:: What this task involves ::
Your task is to copy the stretch of lines in the records below that begins with the line containing "base_block();" and ends with the line containing "imported = [obj", exactly as written, with nothing added.
* begin Dataset rows *
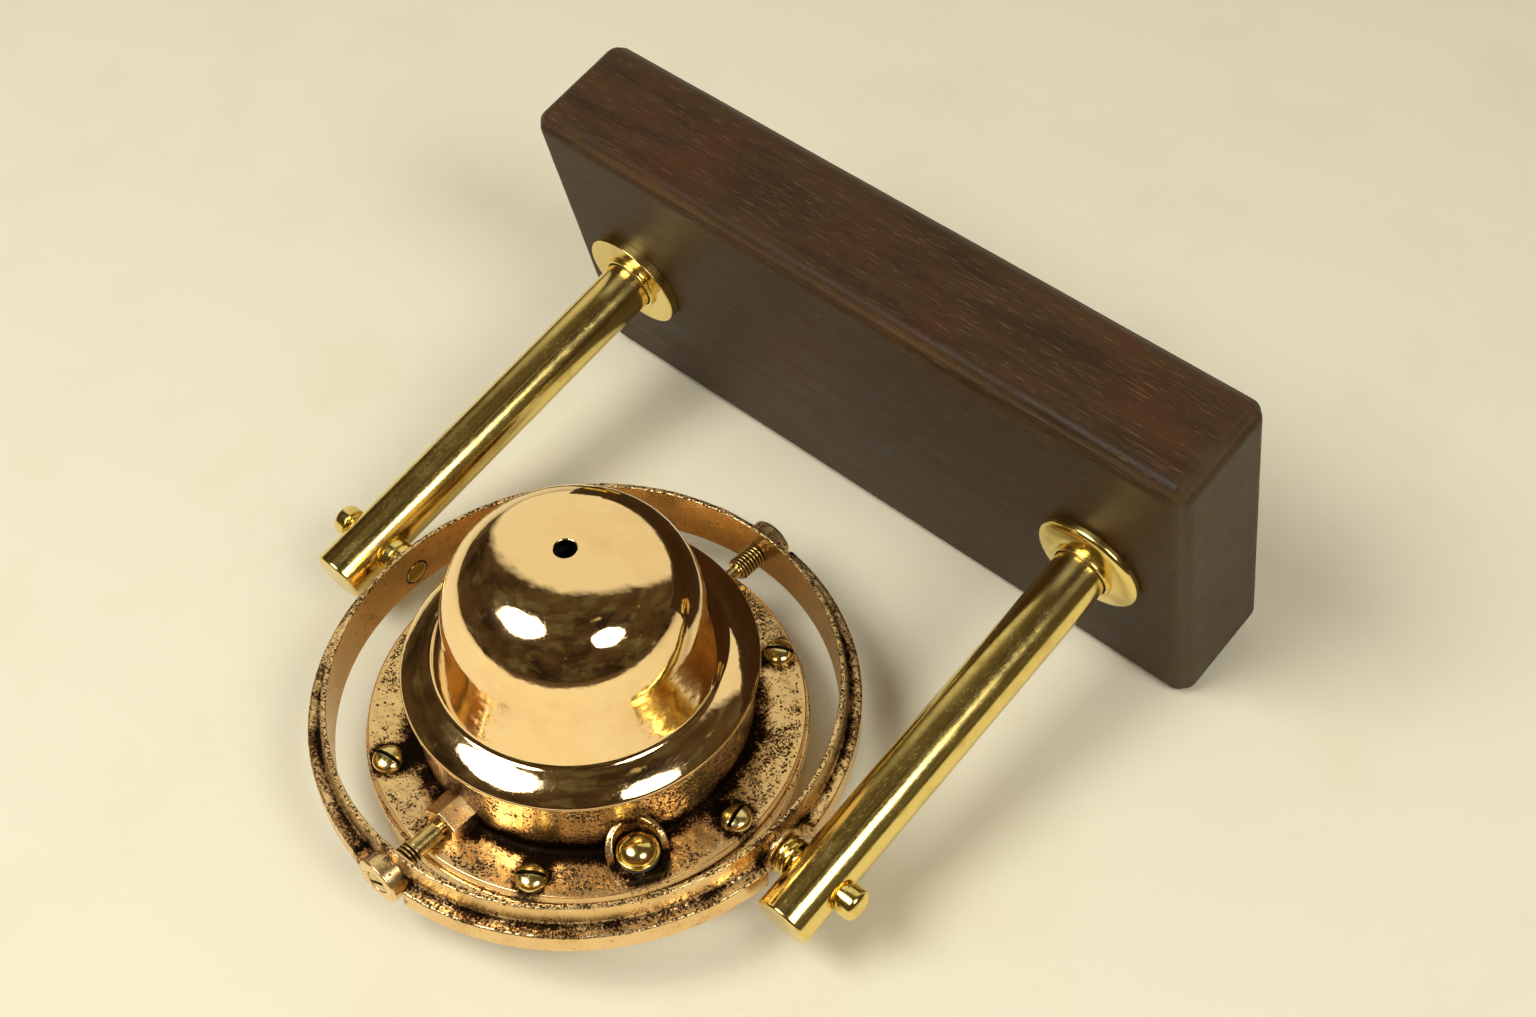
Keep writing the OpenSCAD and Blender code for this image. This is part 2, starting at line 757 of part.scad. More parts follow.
// Round-headed slotted screws that clamp the casting to the bowl
module flange_screws() {
    color("#c9a850") at_gimbal() for (i = [0 : flange_screw_count - 1])
        rotate([0, 0, i * 360 / flange_screw_count])
            translate([flange_screw_circle, 0, flange_top])
                difference() {
                    union() {
                        bar(flange_screw_radius, -flange_thickness - gasket_thickness - 2.2, 0.1);
                        cap(flange_screw_head_radius, flange_screw_head_height);
                    }
                    rotate([0, 0, slot_turns[i % 6]])
                        slab(slot_width, 3 * flange_screw_head_radius,
                            flange_screw_head_height - 1.2, flange_screw_head_height + 1);
                }
}

// Flat gasket between the two flanges
module flange_gasket() {
    color("#2b2622") at_gimbal() difference() {
        hoop(body_inner_radius, flange_radius - 0.3, body_top, flange_bottom);
        round_bowl(flange_screw_count, flange_screw_circle, 0)
            bar(flange_screw_radius + 0.2, body_top - 1, flange_bottom + 1);
    }
}

// Body of the bowl: two flanges joined by a wall, with a seat for the glass
module bowl_body() {
    upper = body_top - body_flange_thickness;
    edge = 0.4;
    color("#ad6d4c") at_gimbal() difference() {
        rotate_extrude() polygon([
            [body_inner_radius, body_top], [body_inner_radius, glass_seat],
            [glass_radius + 0.1, glass_seat], [glass_radius + 0.1, body_bottom],
            [bezel_radius, body_bottom], [bezel_radius, lower_flange_top],
            [body_outer_radius, lower_flange_top], [body_outer_radius, upper],
            [bowl_radius, upper], [bowl_radius, body_top - edge],
            [bowl_radius - edge, body_top]
        ]);
        round_bowl(flange_screw_count, flange_screw_circle, 0)
            bar(flange_screw_radius + running_clearance, upper + 0.5, body_top + 1);
        round_bowl(flange_screw_count, bezel_screw_circle, 180 / flange_screw_count)
            bar(bezel_screw_radius + running_clearance, body_bottom - 1, glass_seat);
        along_y(1) translate([0, -card_face, 0])
            bar(lubber_radius() + 0.02, body_inner_radius - 1, body_inner_radius + 1.5);
    }
}

function lubber_radius() = 0.6;

// Pin that marks the ship's head beside the card
module lubber_pin() {
    color("#c9a850") at_gimbal() along_y(1) translate([0, -card_face, 0])
        bar(lubber_radius(), card_radius + 1, body_inner_radius + 1.45);
}

// Domed plug that closes the filling hole
module filler_plug() {
    low = plug_washer_thickness;
    high = low + plug_collar_thickness;
    color("#d2ab48") at_gimbal() at_plug() {
        bar(plug_thread_radius, -plug_thread_length, low + 0.1);
        bar(plug_collar_radius, low, high);
        translate([0, 0, high]) cap(plug_head_radius, plug_head_height);
    }
}

// Soft washer under the plug
module filler_washer() {
    color("#5d6a70") at_gimbal() at_plug()
        hoop(plug_thread_radius + 0.15, plug_collar_radius - 0.2, 0, plug_washer_thickness);
}

// Bar across the casting that holds the needle
module pivot_bridge() {
    low = ledge_top;
    color("#b98f45") at_gimbal() difference() {
        union() {
            intersection() {
                slab(2 * bridge_length, bridge_width, low, low + bridge_thickness);
                bar(bridge_length / 2, low - 1, low + bridge_thickness + 1);
            }
            bar(bridge_hub_radius, low - bridge_hub_drop, low + bridge_thickness + 0.5);
        }
        bar(needle_radius + 0.03, low - bridge_hub_drop - 1, low + bridge_thickness + 2);
        for (side = [-1, 1])
            translate([side * bridge_screw_x, 0, 0])
                bar(bridge_screw_radius + 0.15, low - 1, low + bridge_thickness + 1);
    }
}

// Small screws that hold the bridge on the casting's ledge
module bridge_screws() {
    top = ledge_top + bridge_thickness;
    color("#c9a850") at_gimbal() for (side = [-1, 1])
        translate([side * bridge_screw_x, 0, 0]) {
            bar(bridge_screw_radius, ledge_top - 1.5, top + 0.1);
            bar(1.7 * bridge_screw_radius, top, top + 1.2 * bridge_screw_radius);
        }
}

// Hard needle with the point that carries the card
module pivot_needle() {
    taper = needle_radius / tan(17);
    color("#9aa0a6") at_gimbal() rotate_extrude() polygon([
        [0, needle_tip], [0.12, needle_tip], [needle_radius, needle_tip + taper],
        [needle_radius, needle_end], [0, needle_end]
    ]);
}

// Glass over the card
module glass() {
    color([0.75, 0.85, 0.85, 0.5]) at_gimbal()
        bar(glass_radius, body_bottom, glass_inner_face);
}

// Rubber ring between glass and bowl
module glass_gasket() {
    color("#1f1f1f") at_gimbal()
        hoop(body_inner_radius + 0.1, glass_radius, glass_inner_face, glass_seat);
}

// Bezel ring that clamps the glass and lies on the table
module bezel_ring() {
    bevel = 1.5;
    edge = 0.5;
    color("#b07350") at_gimbal() difference() {
        rotate_extrude() polygon([
            [bezel_opening_radius, body_bottom],
            [bezel_opening_radius, body_bottom - bezel_thickness / 3],
            [bezel_opening_radius + bevel, bezel_bottom], [bezel_radius - edge, bezel_bottom],
            [bezel_radius, bezel_bottom + edge], [bezel_radius, body_bottom]
        ]);
        round_bowl(flange_screw_count, bezel_screw_circle, 180 / flange_screw_count)
            countersunk(bezel_screw_radius + 0.1, bezel_screw_head_radius + 0.1, 1);
    }
}

// A countersunk bar along the bowl's axis, its head flush with the bezel's face
module countersunk(shank, head, extra) {
    cone = head - shank;
    rotate_extrude() polygon([
        [0, bezel_bottom - extra], [head, bezel_bottom - extra], [head, bezel_bottom],
        [shank, bezel_bottom + cone], [shank, glass_seat - 0.4], [0, glass_seat - 0.4]
    ]);
}

// Countersunk screws that hold the bezel
module bezel_screws() {
    color("#c9a850") at_gimbal()
        round_bowl(flange_screw_count, bezel_screw_circle, 180 / flange_screw_count)
            difference() {
                countersunk(bezel_screw_radius, bezel_screw_head_radius, 0);
                slab(slot_width, 3 * bezel_screw_head_radius, bezel_bottom - 1, bezel_bottom + 0.8);
            }
}

// Card that turns on the needle
module compass_card() {
    color("#f2ead6") at_gimbal()
        hoop(cup_radius + 0.05, card_radius, card_face, card_back);
}

// Float under the card
module card_float() {
    r = float_radius;
    h = float_height;
    color("#c79a58") at_gimbal() rotate_extrude() polygon([
        [cup_radius + 0.05, card_back], [r * 0.85, card_back], [r, card_back + h * 0.3],
        [r * 0.95, card_back + h * 0.62], [r * 0.72, card_back + h * 0.9],
        [r * 0.5, float_top], [cup_radius + 1.6, float_top], [cup_radius + 0.05, cup_top]
    ]);
}

// Jewelled cup that rides on the needle's point
module jewel_cup() {
    mouth = (cup_top - cup_apex) * tan(35);
    color("#b03a48") at_gimbal() rotate_extrude() polygon([
        [0, card_face], [cup_radius, card_face], [cup_radius, cup_top],
        [min(mouth, cup_radius - 0.3), cup_top], [0, cup_apex]
    ]);
}

// Magnet rods on the card's back
module magnets() {
    lift = card_back + magnet_radius + 0.02;
    color("#555b60") at_gimbal() for (side = [-1, 1], row = [0, 1])
        translate([side * (magnet_offset + row * magnet_step), 0, lift])
            rotate([90, 0, 0])
                bar(magnet_radius, -magnet_length * (0.5 - 0.14 * row),
                    magnet_length * (0.5 - 0.14 * row));
}

base_block();
post(-1);  // post_left
post(1);  // post_right
rosette_left();
rosette_right();
post_screws();
post_washers();
pivot_pin(-1);  // pivot_pin_left
pivot_pin(1);  // pivot_pin_right
pivot_collars();
gimbal_ring();
pivot_screw(-1);  // pivot_screw_front
pivot_screw(1);  // pivot_screw_rear
bell_cover();
ballast_weight();
diaphragm();
diaphragm_ring();
bottom_casting();
flange_screws();
flange_gasket();
bowl_body();
filler_plug();
filler_washer();
pivot_bridge();
bridge_screws();
pivot_needle();
lubber_pin();
glass();
glass_gasket();
bezel_ring();
bezel_screws();
compass_card();
card_float();
jewel_cup();
magnets();
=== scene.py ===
import json
import math
from functools import partial

import bmesh
import bpy
import numpy as np
from mathutils import Matrix, Vector


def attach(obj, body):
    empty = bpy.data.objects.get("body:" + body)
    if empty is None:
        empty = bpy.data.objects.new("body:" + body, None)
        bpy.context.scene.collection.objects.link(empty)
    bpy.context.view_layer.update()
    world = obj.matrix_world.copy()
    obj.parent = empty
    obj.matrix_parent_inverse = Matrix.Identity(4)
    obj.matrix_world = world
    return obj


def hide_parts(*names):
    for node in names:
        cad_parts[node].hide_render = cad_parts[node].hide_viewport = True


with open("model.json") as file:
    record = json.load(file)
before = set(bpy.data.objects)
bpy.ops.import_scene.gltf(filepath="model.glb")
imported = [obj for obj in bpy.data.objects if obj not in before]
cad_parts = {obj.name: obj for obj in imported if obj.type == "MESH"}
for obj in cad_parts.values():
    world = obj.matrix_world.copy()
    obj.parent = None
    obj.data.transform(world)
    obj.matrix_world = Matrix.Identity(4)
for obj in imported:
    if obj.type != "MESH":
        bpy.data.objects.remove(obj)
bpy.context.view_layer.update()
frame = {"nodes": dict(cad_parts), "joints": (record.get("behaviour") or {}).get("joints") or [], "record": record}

print("frame loaded:", len(frame["nodes"]), "nodes")

# Places. Sizes in this file are millimetres, and a place turns them into the frame's metres.
mm = 0.001
joints = {joint["name"]: joint for joint in frame["joints"]}
mounts = {mount["name"]: mount for mount in frame["record"]["mounts"]}
gimbalMiddle = np.array(joints["ring_pivot"]["pos_m"])
baseAxis = mounts["base_face"]["axis"]
lean = math.atan2(baseAxis[2], baseAxis[1])  # the stand leans back onto the edge of its block


def placeOf(origin, turn):
    place = np.eye(4)
    place[:3, :3] = np.array(turn) * mm
    place[:3, 3] = origin
    return place


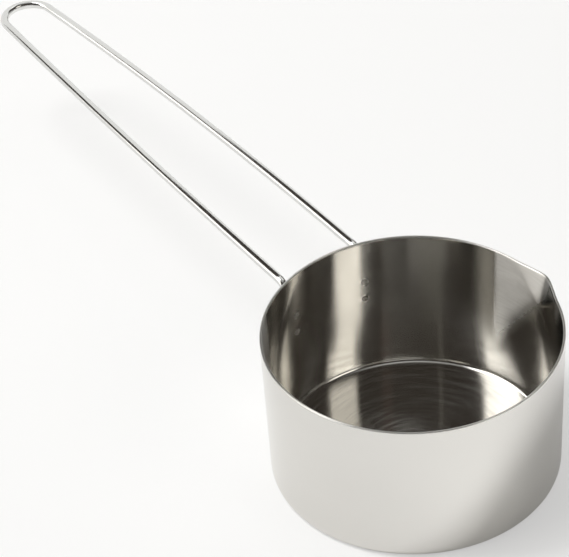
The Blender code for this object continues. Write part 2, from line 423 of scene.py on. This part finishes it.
# The texture space is square round the axis, so the brushing's blur follows the turning.
cup.data.use_auto_texspace = False
cup.data.texspace_location = (0, 0, RIM_HEIGHT / 2)
cup.data.texspace_size = (RIM_RADIUS, RIM_RADIUS, RIM_HEIGHT / 2)

steel = Finish(bpy.data.materials.new("brushed_cup_steel"))
spot = steel.place()
east, north, height = steel.split(spot)
radius = (east * east + north * north) ** 0.5
run = (radius + height) * 1000
grain_place = steel.node("ShaderNodeCombineXYZ", {}, {0: east * 55, 1: north * 55, 2: run * 3.2})
grain = steel.noise(grain_place, 1, 3)
broad_place = steel.node("ShaderNodeCombineXYZ", {}, {0: east * 28, 1: north * 28, 2: run * 0.8})
broad = steel.noise(broad_place, 1, 2)
cloud = steel.noise(spot, 60, 2)
tone = (grain * 0.6 + broad * 0.4).held()
edge = steel.ramp(height, *RIM_CUT_EDGE)
turned = steel.ramp(height, *TURNED_BASE)
bearing = steel.node("ShaderNodeMath", {"operation": "ARCTAN2"}, {0: north, 1: east})

# The rubbed zone beside the lip has a slanting lower edge. The wall across from it is duller.
facing = steel.node("ShaderNodeTexCoord", {}, {}, "Normal")
outward = steel.node("ShaderNodeVectorMath", {"operation": "DOT_PRODUCT"}, {0: spot, 1: facing}, "Value")
inside = steel.ramp(outward, -0.01, -0.03)
rubbed = inside * steel.ramp(height + bearing * RUBBED_SLANT, *RUBBED_EDGE)
rubbed = rubbed * steel.ramp(abs(bearing - RUBBED_SIDES[0]), *RUBBED_SIDES[1:])
dull = inside * steel.ramp(abs(bearing - DULL_SIDES[0]), *DULL_SIDES[1:])
scratch_place = steel.node("ShaderNodeCombineXYZ", {}, {0: east * 80, 1: north * 80, 2: run * 1.0})
scratches = steel.ramp(steel.noise(scratch_place, 1, 3), 0.40, 0.70)
steel_colour = steel.mix(tone, CUP_STEEL_DARK, CUP_STEEL)
steel_colour = steel.mix((rubbed * 0.3 + turned * 0.25) * scratches, steel_colour, CUP_STEEL_SCRATCHED)
roughness = 0.085 + grain * 0.03 + broad * 0.03 + cloud * 0.02 + edge * 0.24
roughness = roughness + rubbed * (0.30 + scratches * 0.07) + turned * scratches * 0.085 + dull * 0.30

# Each weld's pit is beaded, with painted shade in dark specks among the beads.
pits = 0
for leg in LEG_AZIMUTHS:
    for weld in WELD_HEIGHTS:
        inside = wall_radius(weld) - WALL
        middle = (inside * math.cos(leg), inside * math.sin(leg), weld)
        away = steel.node("ShaderNodeVectorMath", {"operation": "DISTANCE"}, {0: spot, 1: middle}, "Value")
        pits = steel.ramp(away, *WELD_SPOT) + pits
beads = steel.noise(spot, 900, 2)
# Painted shade: dark specks on the beads of each pit.
steel_colour = steel.mix(pits * steel.ramp(beads, 0.56, 0.64), steel_colour, PAINTED_PIT_SHADE)
roughness = roughness + pits * 0.24
relief = grain * 0.7 + broad * 0.5 + (rubbed * 0.6 + turned * 1.5) * (scratches - 0.5)
brushed_bump = {"Strength": 0.02, "Distance": 0.0002, "Height": relief}
brushed_face = steel.node("ShaderNodeBump", {}, brushed_bump)
beaded_bump = {"Strength": 0.5, "Distance": 0.0002, "Height": pits * beads, "Normal": brushed_face}
beaded_face = steel.node("ShaderNodeBump", {}, beaded_bump)
shader = steel.node("ShaderNodeBsdfPrincipled", {}, {
    "Base Color": steel_colour,
    "Metallic": 1.0,
    "Roughness": roughness,
    "Anisotropic": 0.9,
    "Anisotropic Rotation": 0.25,
    "Normal": beaded_face,
})
steel.end("Material", shader)
cup.data.materials.append(steel.owner)
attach(cup, "root")
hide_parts("cup_body")


# The handle is one length of bright drawn wire, 2.6 mm thick. It is bent into a long loop with
# a slight outward and upward bow in each leg, and its two ends are bent down against the wall.
HANDLE_LENGTH = 0.1720
LOOP_RADIUS = 0.0079
LEG_BOW_OUT = 0.0013
LEG_BOW_UP = 0.0009
LEG_BEND_RADIUS = 0.0045
LEG_TAIL = 0.0040
WIRE_SIDES = 24
WIRE_STEEL = (0.80, 0.80, 0.79, 1)
WIRE_STEEL_DARK = (0.72, 0.72, 0.71, 1)
LOOP_CENTRE = Vector((0, RIM_RADIUS + HANDLE_LENGTH - WIRE_RADIUS - LOOP_RADIUS, 0))


def bowed_height(along):
    half = (LOOP_CENTRE.y - RIM_RADIUS) / 2
    return WIRE_HEIGHT + LEG_BOW_UP * (1 - ((along - RIM_RADIUS - half) / half) ** 2)


def down_wall(height):
    radius = leg_axis_radius(height)
    azimuth = LEG_AZIMUTHS[0]
    return Vector((radius * math.cos(azimuth), radius * math.sin(azimuth), height))


def half_wire():
    """The middle of the wire on the lip's side, from its foot to the far end of the loop."""
    foot = down_wall(WELD_HEIGHTS[1] - LEG_TAIL)
    corner = down_wall(WIRE_HEIGHT)
    start = corner.xy.to_3d()
    pull = (start + LOOP_CENTRE + Vector((LOOP_RADIUS, 0, 0))) / 2 + Vector((2 * LEG_BOW_OUT, 0, 0))
    reach = pull - LOOP_CENTRE
    turn = math.atan2(reach.y, reach.x) + math.acos(LOOP_RADIUS / reach.length)
    touch = LOOP_CENTRE + LOOP_RADIUS * Vector((math.cos(turn), math.sin(turn), 0))

    leg = []
    for step in range(1, 65):
        share = step / 64
        point = start.lerp(pull, share).lerp(pull.lerp(touch, share), share)
        if (point - start).length > 1.5 * LEG_BEND_RADIUS:
            leg.append(point + Vector((0, 0, bowed_height(point.y))))
    way_in, way_out = (foot - corner).normalized(), (leg[0] - corner).normalized()
    half = way_in.angle(way_out) / 2
    middle = corner + (way_in + way_out).normalized() * LEG_BEND_RADIUS / math.sin(half)
    first = (corner + way_in * LEG_BEND_RADIUS / math.tan(half) - middle).normalized()
    last = (corner + way_out * LEG_BEND_RADIUS / math.tan(half) - middle).normalized()
    bend = [middle + LEG_BEND_RADIUS * first.slerp(last, step / 16) for step in range(17)]
    tail = [foot.lerp(bend[0], step / 8) for step in range(8)]
    loop = []
    for step in range(1, 29):
        angle = turn + (math.pi / 2 - turn) * step / 28
        point = LOOP_CENTRE + LOOP_RADIUS * Vector((math.cos(angle), math.sin(angle), 0))
        loop.append(point + Vector((0, 0, bowed_height(point.y))))
    return tail + bend + leg + loop


def drawn_wire(name, path, radius, sides):
    """A round tube along the path with square-cut ends, and how far along and round each point is."""
    run = [0.0]
    for last, point in zip(path, path[1:]):
        run.append(run[-1] + (point - last).length)
    side = Vector((0, 0, 1)).cross(path[1] - path[0]).normalized()
    points, spots, faces = [], [], []
    for i, point in enumerate(path):
        way = (path[min(i + 1, len(path) - 1)] - path[max(i - 1, 0)]).normalized()
        side = (side - way * side.dot(way)).normalized()
        over = way.cross(side)
        for k in range(sides):
            turn = math.tau * k / sides
            points.append(point + radius * (side * math.cos(turn) + over * math.sin(turn)))
            spots.append((math.cos(turn), math.sin(turn), run[i]))
    for i in range(len(path) - 1):
        for k in range(sides):
            j = (k + 1) % sides
            low, high = i * sides, (i + 1) * sides
            faces.append((low + k, low + j, high + j, high + k))
    faces.append(tuple(reversed(range(sides))))
    faces.append(tuple(range(len(points) - sides, len(points))))
    mesh = bpy.data.meshes.new(name)
    mesh.from_pydata(points, [], faces)
    mesh.shade_smooth()
    mesh.set_sharp_from_angle(angle=math.radians(50))
    marks = mesh.attributes.new("along_wire", "FLOAT_VECTOR", "POINT")
    marks.data.foreach_set("vector", np.array(spots).ravel())
    return mesh


half_path = half_wire()
path = half_path + [Vector((-point.x, point.y, point.z)) for point in reversed(half_path[:-1])]
wire = add("handle_wire", drawn_wire("handle_wire", path, WIRE_RADIUS, WIRE_SIDES))

bright = Finish(bpy.data.materials.new("bright_drawn_wire"))
along_wire = bright.node("ShaderNodeAttribute", {"attribute_name": "along_wire"}, {}, "Vector")
stretched = bright.node(
    "ShaderNodeVectorMath", {"operation": "MULTIPLY"}, {0: along_wire, 1: (9, 9, 90)}
)
drawing = bright.noise(stretched, 1, 3)
handling = bright.noise(bright.place(), 160, 3)
wire_colour = bright.mix(drawing, WIRE_STEEL_DARK, WIRE_STEEL)
wire_relief = bright.node(
    "ShaderNodeBump", {}, {"Strength": 0.10, "Distance": 0.0001, "Height": drawing}
)
shader = bright.node("ShaderNodeBsdfPrincipled", {}, {
    "Base Color": wire_colour,
    "Metallic": 1.0,
    "Roughness": 0.09 + drawing * 0.06 + handling * 0.05,
    "Normal": wire_relief,
})
bright.end("Material", shader)
wire.data.materials.append(bright.owner)
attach(wire, "root")
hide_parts("wire_handle")


# Four resistance welds hold the wire to the wall, two on each leg. Each is a lens of fused
# steel, duller and rougher than the sheet, with a brown heat tint in patches.
WELD_STEEL = (0.55, 0.53, 0.50, 1)
WELD_TINT = (0.42, 0.36, 0.30, 1)

fused = Finish(bpy.data.materials.new("fused_weld_steel"))
speckle = fused.noise(fused.place(), 2600, 4)
tint = fused.noise(fused.place(), 700, 2)
fused_relief = fused.node(
    "ShaderNodeBump", {}, {"Strength": 0.35, "Distance": 0.0001, "Height": speckle}
)
shader = fused.node("ShaderNodeBsdfPrincipled", {}, {
    "Base Color": fused.mix(tint, WELD_TINT, WELD_STEEL),
    "Metallic": 1.0,
    "Roughness": 0.34 + speckle * 0.2,
    "Normal": fused_relief,
})
fused.end("Material", shader)
for side in ("lip_side", "off_side"):
    for level in ("upper", "lower"):
        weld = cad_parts[f"weld_{side}_{level}"]
        weld.data.materials.clear()
        weld.data.materials.append(fused.owner)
* end Dataset rows *
:: Right answer ::
base_block();
post(-1);  // post_left
post(1);  // post_right
rosette_left();
rosette_right();
post_screws();
post_washers();
pivot_pin(-1);  // pivot_pin_left
pivot_pin(1);  // pivot_pin_right
pivot_collars();
gimbal_ring();
pivot_screw(-1);  // pivot_screw_front
pivot_screw(1);  // pivot_screw_rear
bell_cover();
ballast_weight();
diaphragm();
diaphragm_ring();
bottom_casting();
flange_screws();
flange_gasket();
bowl_body();
filler_plug();
filler_washer();
pivot_bridge();
bridge_screws();
pivot_needle();
lubber_pin();
glass();
glass_gasket();
bezel_ring();
bezel_screws();
compass_card();
card_float();
jewel_cup();
magnets();
=== scene.py ===
import json
import math
from functools import partial

import bmesh
import bpy
import numpy as np
from mathutils import Matrix, Vector


def attach(obj, body):
    empty = bpy.data.objects.get("body:" + body)
    if empty is None:
        empty = bpy.data.objects.new("body:" + body, None)
        bpy.context.scene.collection.objects.link(empty)
    bpy.context.view_layer.update()
    world = obj.matrix_world.copy()
    obj.parent = empty
    obj.matrix_parent_inverse = Matrix.Identity(4)
    obj.matrix_world = world
    return obj


def hide_parts(*names):
    for node in names:
        cad_parts[node].hide_render = cad_parts[node].hide_viewport = True


with open("model.json") as file:
    record = json.load(file)
before = set(bpy.data.objects)
bpy.ops.import_scene.gltf(filepath="model.glb")
imported = [obj for obj in bpy.data.objects if obj not in before]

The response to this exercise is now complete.